[Begin]
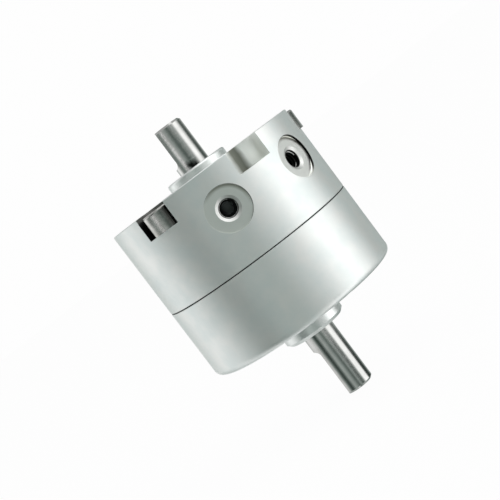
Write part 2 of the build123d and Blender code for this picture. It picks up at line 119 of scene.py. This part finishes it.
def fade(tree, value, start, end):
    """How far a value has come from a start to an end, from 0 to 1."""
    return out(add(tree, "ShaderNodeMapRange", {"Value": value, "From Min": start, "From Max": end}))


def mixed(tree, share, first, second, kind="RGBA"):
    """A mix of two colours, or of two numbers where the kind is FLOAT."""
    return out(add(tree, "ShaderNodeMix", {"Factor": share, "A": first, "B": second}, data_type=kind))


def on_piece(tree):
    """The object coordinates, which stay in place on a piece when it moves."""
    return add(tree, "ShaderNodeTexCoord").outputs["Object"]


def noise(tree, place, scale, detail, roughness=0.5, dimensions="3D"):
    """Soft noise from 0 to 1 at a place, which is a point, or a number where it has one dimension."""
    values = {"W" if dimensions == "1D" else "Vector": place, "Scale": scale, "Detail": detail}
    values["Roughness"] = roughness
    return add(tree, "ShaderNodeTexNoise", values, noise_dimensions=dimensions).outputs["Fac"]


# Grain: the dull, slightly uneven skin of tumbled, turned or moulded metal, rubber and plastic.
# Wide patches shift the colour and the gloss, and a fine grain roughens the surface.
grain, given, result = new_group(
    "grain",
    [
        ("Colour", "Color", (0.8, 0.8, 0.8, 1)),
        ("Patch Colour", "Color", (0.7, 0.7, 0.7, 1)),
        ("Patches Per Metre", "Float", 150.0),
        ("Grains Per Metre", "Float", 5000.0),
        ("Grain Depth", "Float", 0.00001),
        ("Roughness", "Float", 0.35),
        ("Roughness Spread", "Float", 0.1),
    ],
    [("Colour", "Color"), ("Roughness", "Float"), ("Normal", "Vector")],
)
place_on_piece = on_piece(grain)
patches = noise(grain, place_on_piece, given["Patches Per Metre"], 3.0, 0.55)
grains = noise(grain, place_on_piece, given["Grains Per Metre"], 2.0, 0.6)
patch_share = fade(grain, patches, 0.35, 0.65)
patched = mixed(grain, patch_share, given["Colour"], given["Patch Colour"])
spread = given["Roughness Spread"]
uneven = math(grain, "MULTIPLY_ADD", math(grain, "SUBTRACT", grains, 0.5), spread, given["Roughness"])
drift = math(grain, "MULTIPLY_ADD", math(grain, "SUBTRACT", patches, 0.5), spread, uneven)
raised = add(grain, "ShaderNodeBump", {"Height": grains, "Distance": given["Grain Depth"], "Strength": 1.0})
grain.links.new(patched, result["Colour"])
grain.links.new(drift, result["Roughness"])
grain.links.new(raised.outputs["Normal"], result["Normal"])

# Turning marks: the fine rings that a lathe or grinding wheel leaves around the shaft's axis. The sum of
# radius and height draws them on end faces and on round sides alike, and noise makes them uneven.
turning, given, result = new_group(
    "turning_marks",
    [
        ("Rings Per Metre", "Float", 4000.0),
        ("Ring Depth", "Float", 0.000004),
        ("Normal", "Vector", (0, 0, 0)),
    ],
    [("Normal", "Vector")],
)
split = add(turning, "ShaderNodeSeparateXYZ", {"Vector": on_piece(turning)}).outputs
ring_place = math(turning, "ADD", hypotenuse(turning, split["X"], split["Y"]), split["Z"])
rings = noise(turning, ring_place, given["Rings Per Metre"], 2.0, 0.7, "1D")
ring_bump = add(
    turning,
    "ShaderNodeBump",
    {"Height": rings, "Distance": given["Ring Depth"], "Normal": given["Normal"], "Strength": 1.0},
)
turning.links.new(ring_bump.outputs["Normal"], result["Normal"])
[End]
**THE REQUEST:**
Write out the listing once more, matching it exactly.

**IN RESPONSE:**
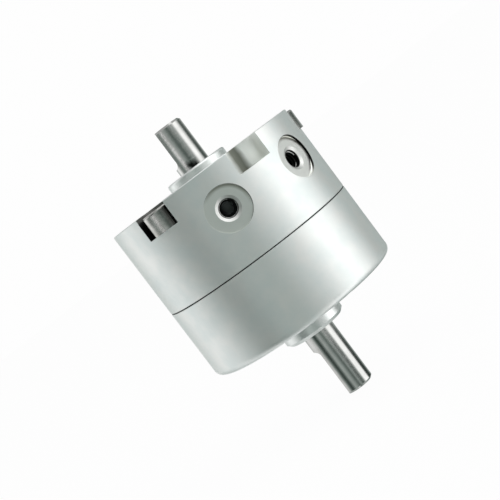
Write part 2 of the build123d and Blender code for this picture. It picks up at line 119 of scene.py. This part finishes it.
def fade(tree, value, start, end):
    """How far a value has come from a start to an end, from 0 to 1."""
    return out(add(tree, "ShaderNodeMapRange", {"Value": value, "From Min": start, "From Max": end}))


def mixed(tree, share, first, second, kind="RGBA"):
    """A mix of two colours, or of two numbers where the kind is FLOAT."""
    return out(add(tree, "ShaderNodeMix", {"Factor": share, "A": first, "B": second}, data_type=kind))


def on_piece(tree):
    """The object coordinates, which stay in place on a piece when it moves."""
    return add(tree, "ShaderNodeTexCoord").outputs["Object"]


def noise(tree, place, scale, detail, roughness=0.5, dimensions="3D"):
    """Soft noise from 0 to 1 at a place, which is a point, or a number where it has one dimension."""
    values = {"W" if dimensions == "1D" else "Vector": place, "Scale": scale, "Detail": detail}
    values["Roughness"] = roughness
    return add(tree, "ShaderNodeTexNoise", values, noise_dimensions=dimensions).outputs["Fac"]


# Grain: the dull, slightly uneven skin of tumbled, turned or moulded metal, rubber and plastic.
# Wide patches shift the colour and the gloss, and a fine grain roughens the surface.
grain, given, result = new_group(
    "grain",
    [
        ("Colour", "Color", (0.8, 0.8, 0.8, 1)),
        ("Patch Colour", "Color", (0.7, 0.7, 0.7, 1)),
        ("Patches Per Metre", "Float", 150.0),
        ("Grains Per Metre", "Float", 5000.0),
        ("Grain Depth", "Float", 0.00001),
        ("Roughness", "Float", 0.35),
        ("Roughness Spread", "Float", 0.1),
    ],
    [("Colour", "Color"), ("Roughness", "Float"), ("Normal", "Vector")],
)
place_on_piece = on_piece(grain)
patches = noise(grain, place_on_piece, given["Patches Per Metre"], 3.0, 0.55)
grains = noise(grain, place_on_piece, given["Grains Per Metre"], 2.0, 0.6)
patch_share = fade(grain, patches, 0.35, 0.65)
patched = mixed(grain, patch_share, given["Colour"], given["Patch Colour"])
spread = given["Roughness Spread"]
uneven = math(grain, "MULTIPLY_ADD", math(grain, "SUBTRACT", grains, 0.5), spread, given["Roughness"])
drift = math(grain, "MULTIPLY_ADD", math(grain, "SUBTRACT", patches, 0.5), spread, uneven)
raised = add(grain, "ShaderNodeBump", {"Height": grains, "Distance": given["Grain Depth"], "Strength": 1.0})
grain.links.new(patched, result["Colour"])
grain.links.new(drift, result["Roughness"])
grain.links.new(raised.outputs["Normal"], result["Normal"])

# Turning marks: the fine rings that a lathe or grinding wheel leaves around the shaft's axis. The sum of
# radius and height draws them on end faces and on round sides alike, and noise makes them uneven.
turning, given, result = new_group(
    "turning_marks",
    [
        ("Rings Per Metre", "Float", 4000.0),
        ("Ring Depth", "Float", 0.000004),
        ("Normal", "Vector", (0, 0, 0)),
    ],
    [("Normal", "Vector")],
)
split = add(turning, "ShaderNodeSeparateXYZ", {"Vector": on_piece(turning)}).outputs
ring_place = math(turning, "ADD", hypotenuse(turning, split["X"], split["Y"]), split["Z"])
rings = noise(turning, ring_place, given["Rings Per Metre"], 2.0, 0.7, "1D")
ring_bump = add(
    turning,
    "ShaderNodeBump",
    {"Height": rings, "Distance": given["Ring Depth"], "Normal": given["Normal"], "Strength": 1.0},
)
turning.links.new(ring_bump.outputs["Normal"], result["Normal"])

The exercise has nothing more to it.